┌──

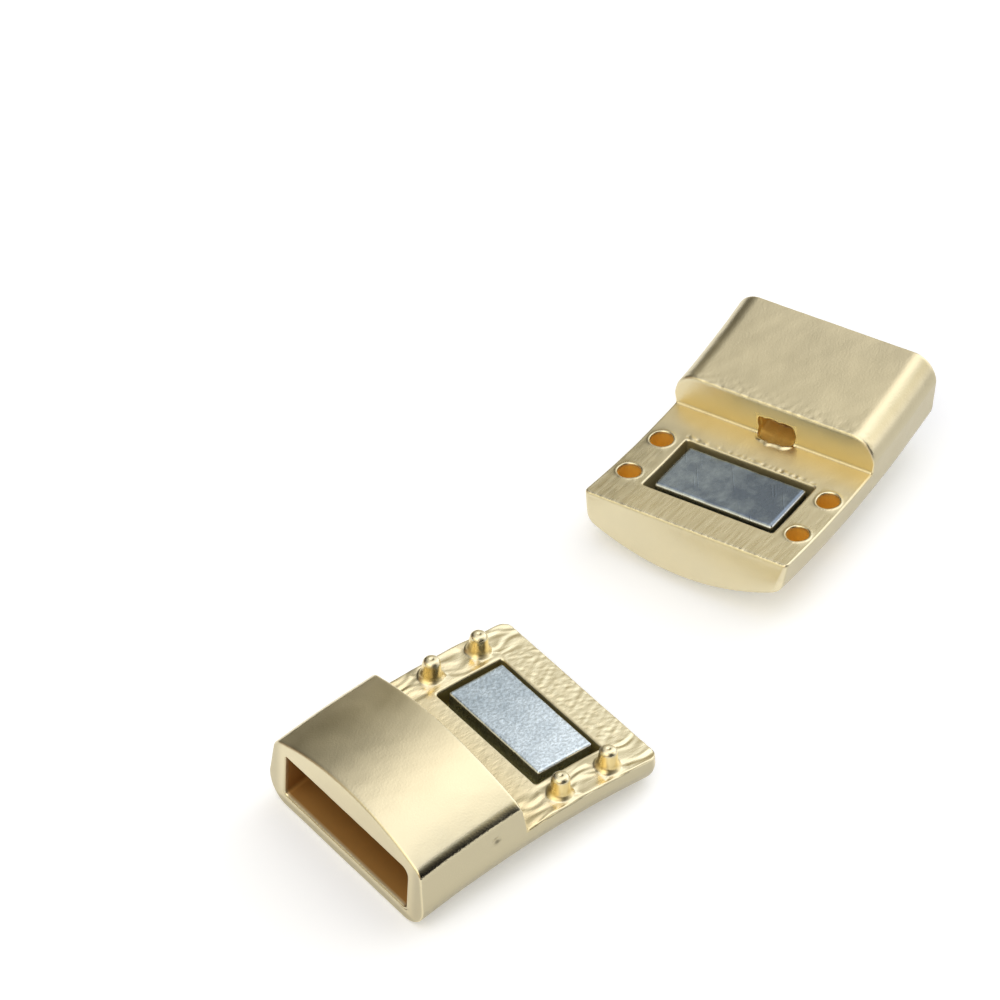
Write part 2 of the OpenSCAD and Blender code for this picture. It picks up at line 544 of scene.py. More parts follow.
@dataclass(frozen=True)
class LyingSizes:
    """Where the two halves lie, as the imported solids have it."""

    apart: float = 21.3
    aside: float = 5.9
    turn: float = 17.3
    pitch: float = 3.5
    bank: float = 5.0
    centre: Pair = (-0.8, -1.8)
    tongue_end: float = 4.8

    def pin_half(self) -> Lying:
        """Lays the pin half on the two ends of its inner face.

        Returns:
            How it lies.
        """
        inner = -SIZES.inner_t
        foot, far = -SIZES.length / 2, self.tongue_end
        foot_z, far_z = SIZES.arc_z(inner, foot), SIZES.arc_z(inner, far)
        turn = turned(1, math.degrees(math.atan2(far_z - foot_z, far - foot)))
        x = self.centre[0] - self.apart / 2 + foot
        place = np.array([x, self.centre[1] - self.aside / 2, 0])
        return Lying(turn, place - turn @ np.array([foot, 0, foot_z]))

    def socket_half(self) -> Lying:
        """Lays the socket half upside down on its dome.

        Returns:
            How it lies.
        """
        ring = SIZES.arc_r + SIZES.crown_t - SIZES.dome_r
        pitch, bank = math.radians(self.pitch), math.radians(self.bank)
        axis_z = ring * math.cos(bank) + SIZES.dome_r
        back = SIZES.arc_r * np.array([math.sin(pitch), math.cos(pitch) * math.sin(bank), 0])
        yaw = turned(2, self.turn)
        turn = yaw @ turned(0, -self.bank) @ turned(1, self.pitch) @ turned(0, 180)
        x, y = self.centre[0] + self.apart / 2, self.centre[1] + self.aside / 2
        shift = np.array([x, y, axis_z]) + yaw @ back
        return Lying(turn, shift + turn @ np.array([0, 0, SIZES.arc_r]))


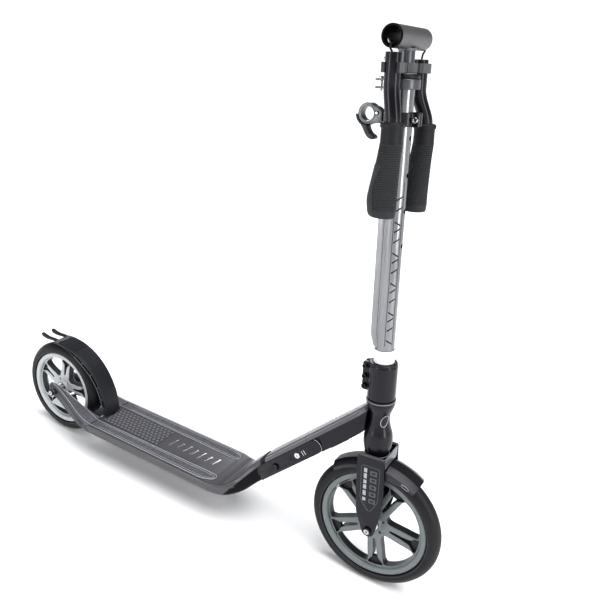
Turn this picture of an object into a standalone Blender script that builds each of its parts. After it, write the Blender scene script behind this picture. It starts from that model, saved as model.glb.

└──

Write out all records exactly, keeping every detail.

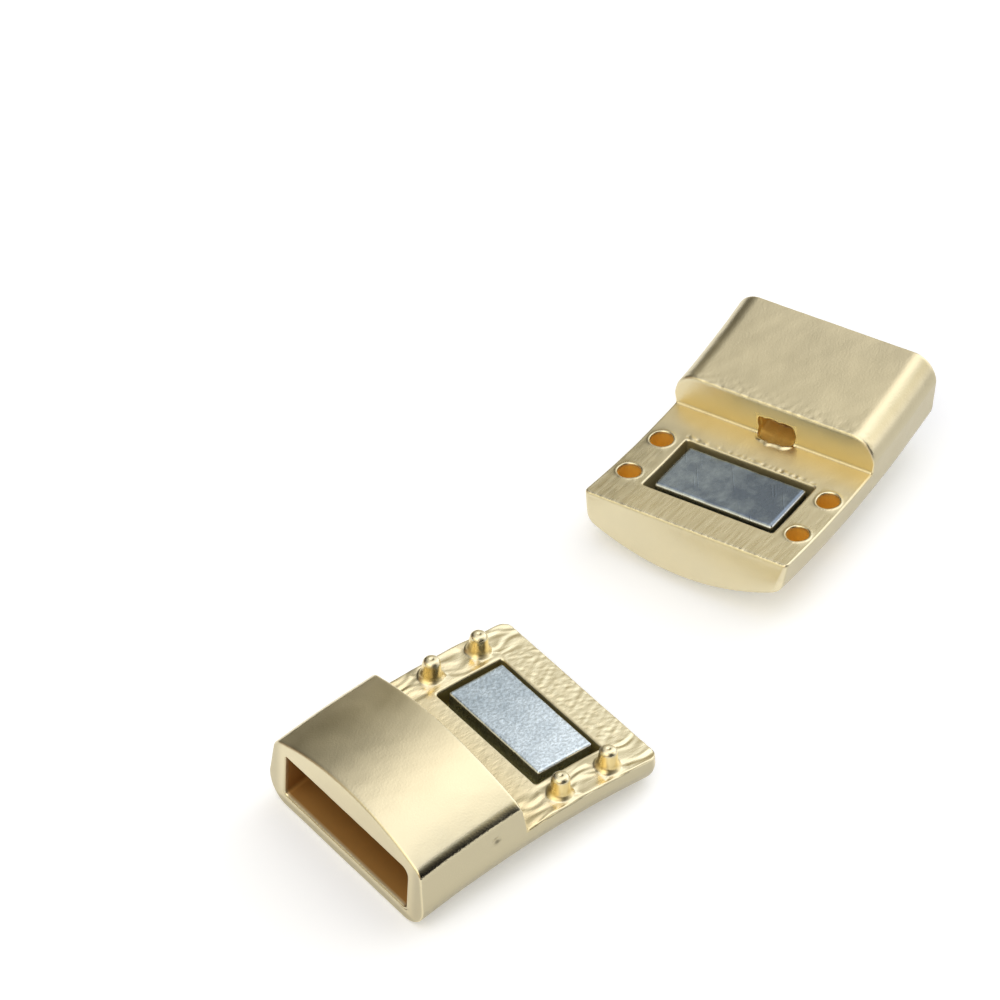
Write part 2 of the OpenSCAD and Blender code for this picture. It picks up at line 544 of scene.py. More parts follow.
@dataclass(frozen=True)
class LyingSizes:
    """Where the two halves lie, as the imported solids have it."""

    apart: float = 21.3
    aside: float = 5.9
    turn: float = 17.3
    pitch: float = 3.5
    bank: float = 5.0
    centre: Pair = (-0.8, -1.8)
    tongue_end: float = 4.8

    def pin_half(self) -> Lying:
        """Lays the pin half on the two ends of its inner face.

        Returns:
            How it lies.
        """
        inner = -SIZES.inner_t
        foot, far = -SIZES.length / 2, self.tongue_end
        foot_z, far_z = SIZES.arc_z(inner, foot), SIZES.arc_z(inner, far)
        turn = turned(1, math.degrees(math.atan2(far_z - foot_z, far - foot)))
        x = self.centre[0] - self.apart / 2 + foot
        place = np.array([x, self.centre[1] - self.aside / 2, 0])
        return Lying(turn, place - turn @ np.array([foot, 0, foot_z]))

    def socket_half(self) -> Lying:
        """Lays the socket half upside down on its dome.

        Returns:
            How it lies.
        """
        ring = SIZES.arc_r + SIZES.crown_t - SIZES.dome_r
        pitch, bank = math.radians(self.pitch), math.radians(self.bank)
        axis_z = ring * math.cos(bank) + SIZES.dome_r
        back = SIZES.arc_r * np.array([math.sin(pitch), math.cos(pitch) * math.sin(bank), 0])
        yaw = turned(2, self.turn)
        turn = yaw @ turned(0, -self.bank) @ turned(1, self.pitch) @ turned(0, 180)
        x, y = self.centre[0] + self.apart / 2, self.centre[1] + self.aside / 2
        shift = np.array([x, y, axis_z]) + yaw @ back
        return Lying(turn, shift + turn @ np.array([0, 0, SIZES.arc_r]))


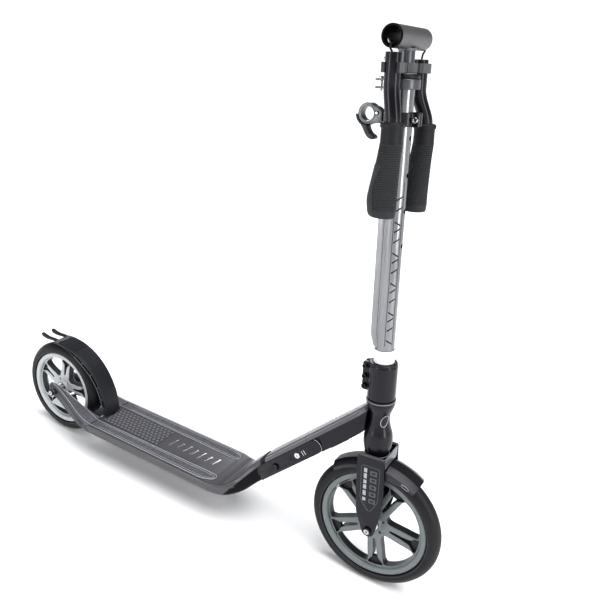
Turn this picture of an object into a standalone Blender script that builds each of its parts. After it, write the Blender scene script behind this picture. It starts from that model, saved as model.glb.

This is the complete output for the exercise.